The index fell a seasonally unadjusted 0.8 percent in January. However, after adjustments, house prices were flat. On a year-over-year basis, house prices were down 3.8 percent.

The Commerce Department is due to release its new home sales report for March at 10 am ET. The consensus estimate calls for new homes sales of 318,000.

New home sales unexpectedly fell for the second month in February, declining by 1.6 percent to a seasonally adjusted annual rate of 313,000. This represents the lowest level since October.

Inventories measured in terms of months of supply rose to 5.8 months in February from 5.7 months in January. That said, the median sales price of a new home rose 8.3 percent month-over-month to $233,700.

The Conference Board is scheduled to release its consumer confidence report for April at 10 am ET. The report, which is based on a survey of 5,000 U.S. households, is expected to show that the consumer confidence index dipped to 69.7 in April.

The consumer confidence index declined 1.4 points to 70.2 in March from an upwardly revised reading for February. The expectations index slipped 4.6 points to 83, while the present situation index rose 4.6 points to 51.

The Federal House Finance Agency, or FHFA, is set to release its house price index for February at 10 am ET. The index is a weighted, repeat-sales index, which measures average price changes of single-family houses in repeat sales or refinancings on the same properties. Economists expect a 0.1 percent month-over-month increase in the house price index after prices remained unchanged in the previous month.

The Richmond Federal Reserve's manufacturing index due to be released at 10 am ET is expected to see a 1-point increase to 8 in April.


The Commerce Department is set to release its durable goods orders report, which gives the value of orders placed for goods designed to last for more than 3 years, at 8:30 am ET. Economists expect a 1.5 percent drop in durable goods orders for March. Excluding transportation, orders may have risen 0.4 percent.

In February, durable goods orders rose 2.4 percent month-over-month, reversing from a 3.5 percent drop in January. Transportation equipment orders climbed 3.9 percent. With Boeing (BA) reporting 53 commercial aircraft orders for March compared to 237 for the previous month, expectations for durable goods orders for the month of March is muted.

The Energy Information Administration is scheduled to release its weekly petroleum inventory report for the week ended April 20th at 10:30 am ET.

Crude oil stockpiles rose by 3.9 million barrels to 369 million barrels in the week ended April 13th and remained in the upper limit of the average range for this time of the year.

Distillate inventories fell by 2.9 million barrels and were in the middle of the average range, while gasoline stockpiles declined by 3.7 million barrels but remained in the upper limit of the average range.
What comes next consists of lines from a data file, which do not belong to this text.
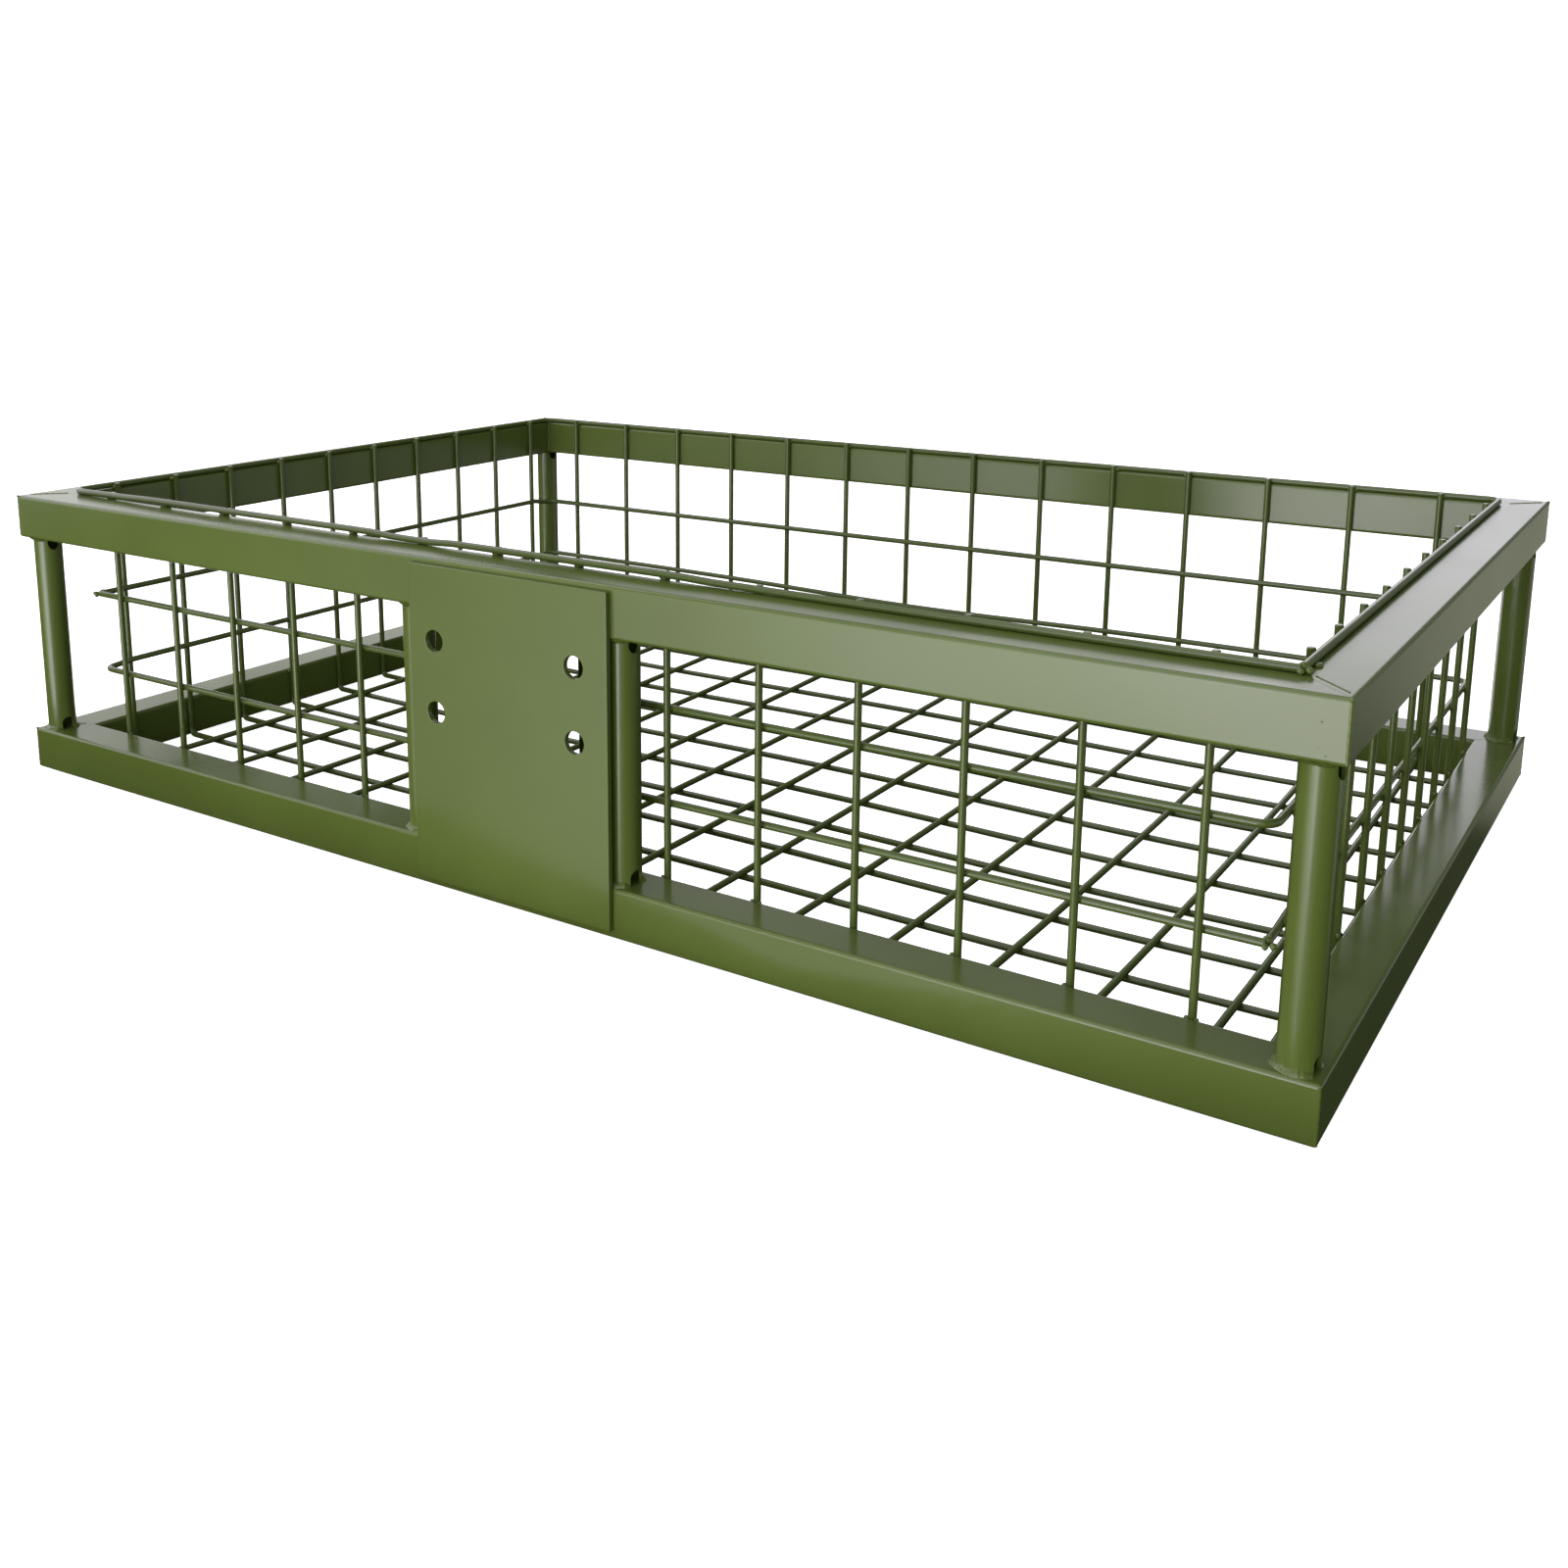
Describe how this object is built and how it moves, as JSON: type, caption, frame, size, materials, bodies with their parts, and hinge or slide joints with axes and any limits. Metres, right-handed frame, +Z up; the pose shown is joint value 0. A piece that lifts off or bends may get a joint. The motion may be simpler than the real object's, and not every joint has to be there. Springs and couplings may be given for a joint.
{
  "type": "cargo basket",
  "caption": "Open-top welded basket with a wire mesh floor and walls between two box-tube frames, bolted on by a flat four-hole plate on its front.",
  "frame": {"origin": "middle of the footprint, plate included, on the underside", "axes": "+X along the long front side, -Y out of the front face that carries the plate, +Z up"},
  "size_m": [0.76, 0.495, 0.1725],
  "materials": {
    "green_powder_coat": "glossy powder coat"
  },
  "bodies": {
    "root": {"lower_rail_front": "green_powder_coat", "lower_rail_rear": "green_powder_coat", "lower_rail_left": "green_powder_coat", "lower_rail_right": "green_powder_coat", "upper_rail_front": "green_powder_coat", "upper_rail_rear": "green_powder_coat", "upper_rail_left": "green_powder_coat", "upper_rail_right": "green_powder_coat", "post_front_left": "green_powder_coat", "post_front_right": "green_powder_coat", "post_rear_left": "green_powder_coat", "post_rear_right": "green_powder_coat", "post_plate_left": "green_powder_coat", "post_plate_right": "green_powder_coat", "mounting_plate": "green_powder_coat", "cross_wire_01": "green_powder_coat", "cross_wire_02": "green_powder_coat", "cross_wire_03": "green_powder_coat", "cross_wire_04": "green_powder_coat", "cross_wire_05": "green_powder_coat", "cross_wire_06": "green_powder_coat", "cross_wire_07": "green_powder_coat", "cross_wire_08": "green_powder_coat", "cross_wire_09": "green_powder_coat", "cross_wire_10": "green_powder_coat", "cross_wire_11": "green_powder_coat", "cross_wire_12": "green_powder_coat", "cross_wire_13": "green_powder_coat", "cross_wire_14": "green_powder_coat", "long_wire_01": "green_powder_coat", "long_wire_02": "green_powder_coat", "long_wire_03": "green_powder_coat", "long_wire_04": "green_powder_coat", "long_wire_05": "green_powder_coat", "long_wire_06": "green_powder_coat", "long_wire_07": "green_powder_coat", "long_wire_08": "green_powder_coat", "long_wire_09": "green_powder_coat", "long_wire_10": "green_powder_coat", "ring_wire_lower": "green_powder_coat", "ring_wire_upper": "green_powder_coat", "rim_wire": "green_powder_coat"}
  },
  "joints": []
}
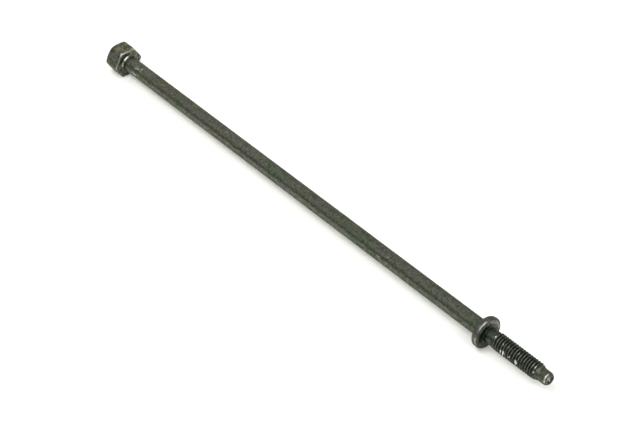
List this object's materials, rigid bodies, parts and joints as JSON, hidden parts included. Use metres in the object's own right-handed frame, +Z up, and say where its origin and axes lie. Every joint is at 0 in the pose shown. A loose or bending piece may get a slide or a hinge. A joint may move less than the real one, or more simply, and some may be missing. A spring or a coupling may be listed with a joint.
{
  "type": "battery hold down bolt",
  "caption": "Long steel hold-down bolt with a tall hexagon head, plain round shank, upset collar near the end, short coarse thread and a cylindrical pilot point.",
  "frame": {"origin": "on the bolt's axis, in the plane of the head's bearing face", "axes": "+X along the bolt's axis from the head to the pilot point; +Z up, square to the head's upper flat, as the bolt lies on its lower flat and its collar; +Y to the left, seen from the head"},
  "size_m": [0.2945, 0.0158, 0.0152],
  "materials": {
    "black_oxide_steel": "black oxide with oil, satin, rubbed bright along the edges"
  },
  "bodies": {
    "root": {"hold_down_bolt": "black_oxide_steel"}
  },
  "joints": []
}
Refinery capacity utilization averaged 84.7 percent over the four weeks ended April 13th compared to 84 percent over the previous four weeks.
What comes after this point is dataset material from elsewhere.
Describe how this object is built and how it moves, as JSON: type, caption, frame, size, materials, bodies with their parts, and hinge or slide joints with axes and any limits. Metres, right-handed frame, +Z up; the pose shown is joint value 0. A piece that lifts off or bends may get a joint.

The Federal Open Market Committee, the monetary policy-setting arm of the Federal Reserve is due to release the post-meeting policy statement at 12:30 am ET followed by the release of the FOMC forecasts at 2 pm ET. Chairman Ben Bernanke will address a press briefing at 2:15 pm ET.
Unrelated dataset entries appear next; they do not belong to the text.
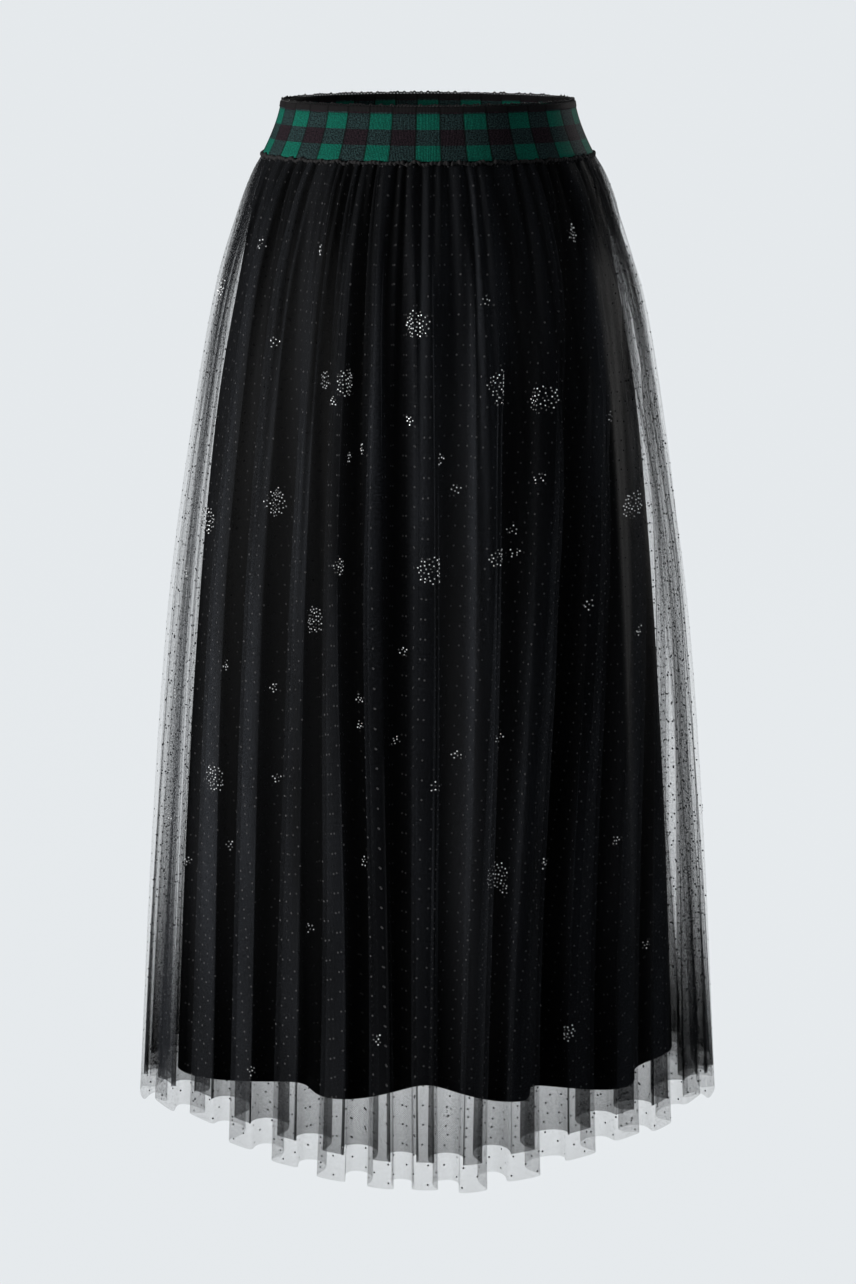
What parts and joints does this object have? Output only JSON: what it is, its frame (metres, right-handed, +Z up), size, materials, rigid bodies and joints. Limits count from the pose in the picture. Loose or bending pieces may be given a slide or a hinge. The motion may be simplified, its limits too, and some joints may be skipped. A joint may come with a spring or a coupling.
{
  "type": "tulle skirt",
  "caption": "Pull-on midi skirt of gathered sheer dotted tulle over an opaque lining, on a wide checked elastic waistband.",
  "frame": {"origin": "the middle of the waistband, half way up its height, where the wearer's waist holds the skirt", "axes": "+Z up from the hem to the waist, -Y out of the skirt's front, +X to the right of someone who looks at the front"},
  "size_m": [0.5205, 0.4811, 0.892],
  "materials": {
    "waistband": "woven elastic in a green and black check, mixed grey-green where the colours cross",
    "tulle": "sheer black net with a fine even mesh, small flocked dots and clusters of clear stones",
    "tulle_under": "sheer black net with a fine even mesh and small flocked dots",
    "lining": "smooth opaque black lining cloth with a slight sheen"
  },
  "bodies": {
    "root": {"waistband": "waistband", "tulle_front": "tulle", "tulle_back": "tulle", "tulle_under_front": "tulle_under", "tulle_under_back": "tulle_under", "lining_front": "lining", "lining_back": "lining"}
  },
  "joints": []
}
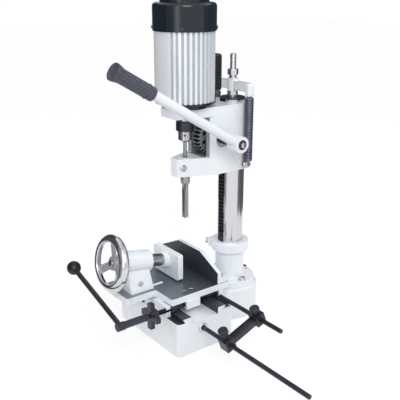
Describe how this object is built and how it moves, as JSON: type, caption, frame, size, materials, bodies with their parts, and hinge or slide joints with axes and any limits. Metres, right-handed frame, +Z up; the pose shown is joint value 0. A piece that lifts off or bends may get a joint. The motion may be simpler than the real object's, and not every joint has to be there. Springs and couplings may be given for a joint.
{
  "type": "benchtop mortiser",
  "caption": "Benchtop hollow-chisel mortiser: motor head with rack feed and lever on a round column, cross-slide table with fence and screw vise, side stop rods.",
  "frame": {"origin": "on the bench, under the axis of the spindle, on the cross rib under the base", "axes": "+X to the operator's right, +Y back to the column, +Z up along the column"},
  "size_m": [0.7333, 0.5749, 0.95],
  "materials": {
    "white_enamel": "gloss enamel on cast iron",
    "ground_iron": "ground and oiled",
    "chrome": "polished",
    "bright_steel": "bright",
    "black_steel": "blackened",
    "spring_steel": "oiled spring wire",
    "motor_paint": "light grey paint",
    "motor_black": "gloss black",
    "black_plastic": "moulded",
    "grip_rubber": "ribbed grip"
  },
  "bodies": {
    "base": {"base_casting": "white_enamel", "column_flange": "white_enamel", "flange_bolts": "bright_steel", "column_collar": "white_enamel", "collar_screw": "bright_steel", "column_tube": "chrome", "column_rack": "black_steel", "column_cap": "ground_iron", "spring_stud": "bright_steel", "stud_nuts": "bright_steel", "spring_crossbar": "white_enamel", "table_rack": "ground_iron", "base_stop_rod": "black_steel", "return_spring_left": "spring_steel", "return_spring_right": "spring_steel"},
    "saddle": {"saddle_casting": "white_enamel", "saddle_gib": "ground_iron", "gib_screws": "black_steel", "saddle_stop_rod": "black_steel", "feed_bearing": "black_steel"},
    "cross_lever": {"feed_lever_shaft": "black_steel", "feed_pinion": "black_steel", "feed_lever_arm": "black_steel", "feed_lever_ball": "black_plastic"},
    "star": {"star_knob": "black_steel", "cross_feed_screw": "black_steel"},
    "table": {"table_casting": "ground_iron", "fence": "white_enamel", "fence_bolts": "bright_steel", "feed_nut_block": "white_enamel", "nut_block_screws": "black_steel", "vise_body": "white_enamel", "vise_lock_bolts": "bright_steel", "jaw_stop_pin": "white_enamel"},
    "vise_wheel": {"handwheel": "chrome", "vise_screw": "bright_steel", "handwheel_nut": "chrome"},
    "jaw": {"vise_ram": "bright_steel", "vise_jaw": "white_enamel"},
    "stop": {"stop_bar": "black_steel"},
    "thumb_near": {"thumb_screw_near": "black_steel"},
    "thumb_far": {"thumb_screw_far": "black_steel"},
    "head": {"head_casting": "white_enamel", "gear_shaft_bushes": "black_steel", "chisel_clamp_bolt": "bright_steel", "hollow_chisel": "bright_steel", "motor_frame": "motor_paint", "motor_end_bell": "motor_black", "motor_fan_cover": "motor_black", "motor_screws": "bright_steel", "switch_box": "black_plastic", "spring_lug_bolts": "bright_steel"},
    "spindle": {"motor_shaft": "bright_steel", "chuck_body": "bright_steel", "chuck_sleeve": "black_steel", "auger_bit": "bright_steel"},
    "feed_lever": {"feed_gear": "black_steel", "gear_shaft": "black_steel", "lever_arm": "white_enamel", "lever_grip": "grip_rubber"}
  },
  "joints": [
    {"name": "head_feed", "type": "slide", "parent": "base", "child": "head", "axis": [0, 0, 1], "range_m": [-0.064, 0], "stiffness_N_per_m": 2800, "springref_m": 0.17, "deforming": ["return_spring_left", "return_spring_right"]},
    {"name": "feed_lever_turn", "type": "hinge", "parent": "head", "child": "feed_lever", "pos_m": [0, 0.0865, 0.558], "axis": [1, 0, 0], "range_deg": [0, 75]},
    {"name": "spindle_spin", "type": "hinge", "parent": "head", "child": "spindle", "pos_m": [0, 0, 0.6], "axis": [0, 0, 1], "continuous": true},
    {"name": "table_x", "type": "slide", "parent": "base", "child": "saddle", "axis": [1, 0, 0], "range_m": [-0.09, 0.055]},
    {"name": "cross_lever_turn", "type": "hinge", "parent": "saddle", "child": "cross_lever", "pos_m": [0.09, 0, 0.1195], "axis": [0, 1, 0], "range_deg": [-574, 351]},
    {"name": "table_y", "type": "slide", "parent": "saddle", "child": "table", "axis": [0, 1, 0], "range_m": [-0.009, 0.024]},
    {"name": "star_turn", "type": "hinge", "parent": "saddle", "child": "star", "pos_m": [0.09, 0, 0.1195], "axis": [0, 1, 0], "range_deg": [-650, 1730]},
    {"name": "jaw_slide", "type": "slide", "parent": "table", "child": "jaw", "axis": [0, 0.9816, -0.1908], "range_m": [-0.031, 0.02]},
    {"name": "handwheel_turn", "type": "hinge", "parent": "table", "child": "vise_wheel", "pos_m": [-0.04, -0.103, 0.2135], "axis": [0, 0.9816, -0.1908], "range_deg": [-1400, 905]},
    {"name": "stop_slide", "type": "slide", "parent": "base", "child": "stop", "axis": [1, 0, 0], "range_m": [-0.075, 0.07]},
    {"name": "thumb_near_turn", "type": "hinge", "parent": "stop", "child": "thumb_near", "pos_m": [0.257, -0.054, 0.07], "axis": [0, -0.359, 0.9333], "range_deg": [0, 360]},
    {"name": "thumb_far_turn", "type": "hinge", "parent": "stop", "child": "thumb_far", "pos_m": [0.257, 0.05, 0.11], "axis": [0, -0.359, 0.9333], "range_deg": [0, 360]}
  ],
  "couplings": [
    {"joint": "feed_lever_turn", "follows": "head_feed", "rad_per_m": -20.408},
    {"joint": "cross_lever_turn", "follows": "table_x", "rad_per_m": 111.11},
    {"joint": "star_turn", "follows": "table_y", "rad_per_m": 1256.6},
    {"joint": "handwheel_turn", "follows": "jaw_slide", "rad_per_m": 785.4}
  ]
}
The post-meeting policy statement released following the March meeting noted a moderate expansion in overall economic activity, further improvement in labor market conditions and a notable drop in the unemployment rate. The central bank also made a reference to rising crude prices while discussing inflation. The Fed's assessment of economic growth over the coming quarters was upgraded to 'moderate' from 'modest.'

As expected, the central bank maintained the fed funds target rate at 0-0.25 percent and repeated its intention to maintain rates at exceptionally low levels at least until 2014. The Fed also expressed its commitment to continue with its asset purchase program.


The Labor Department is due to release its customary jobless claims report for the week ended April 21stat 8:30 am ET. Economists expect claims to decline to 375,000 in the recent reporting week.

Unemployment claims for the week ending April 14 came in at a seasonally adjusted level of 386,000.That marks a 2,000 decline from the previous week's revised level of 388,000 new unemployment claims. Most economists had expected the level of new claims to fall from even the initially reported figure to a level of 365,000 for the week ending April 14.

Data on Pending Home Sales, which is a leading indicator of housing market activity released by the National Association of Realtors, is due out at 10 AM ET. A pending sale is one in which a contract was signed but not yet closed. Normally, it takes four to six weeks to close a contracted sale. The index is expected to have risen 1 percent in March.

The U.S. pending home sales fell 0.5 percent month-over-month in February, while economists had been expecting a 1 percent increase. Pending home sales were lower in all regions except the Mid-west. Meanwhile, pending home sales were about 9.2 percent higher than a year ago.


The Bureau of Economic Analysis is due to release its advance estimate of first quarter GDP at 8:30 am ET. Economists expect the GDP growth of 2.5 percent for the quarter.

Fourth quarter GDP increased at an annual rate of 3.0 percent, unchanged from the previous estimate and in line with economist estimates. The GDP growth in the fourth quarter still reflects a notable acceleration from the 1.8 percent growth seen in the third quarter.

The Labor Department is scheduled to release its report on the employment cost index for the first quarter at 8:30 AM ET. Economists expect a 0.5% in the index for the quarter.

In the first quarter, the employment cost index rose 0.4 percent sequentially, with wages and salaries making up 70 percent of compensation costs increasing 0.4 percent and benefits making up 30 percent of compensation rising 0.6 percent.

The Reuter and the University of Michigan's final report on the consumer sentiment index for April is scheduled to be released at 9:55 am ET. The consumer sentiment index is expected to be upwardly revised to 75.8 from the mid-month reading of 75.7.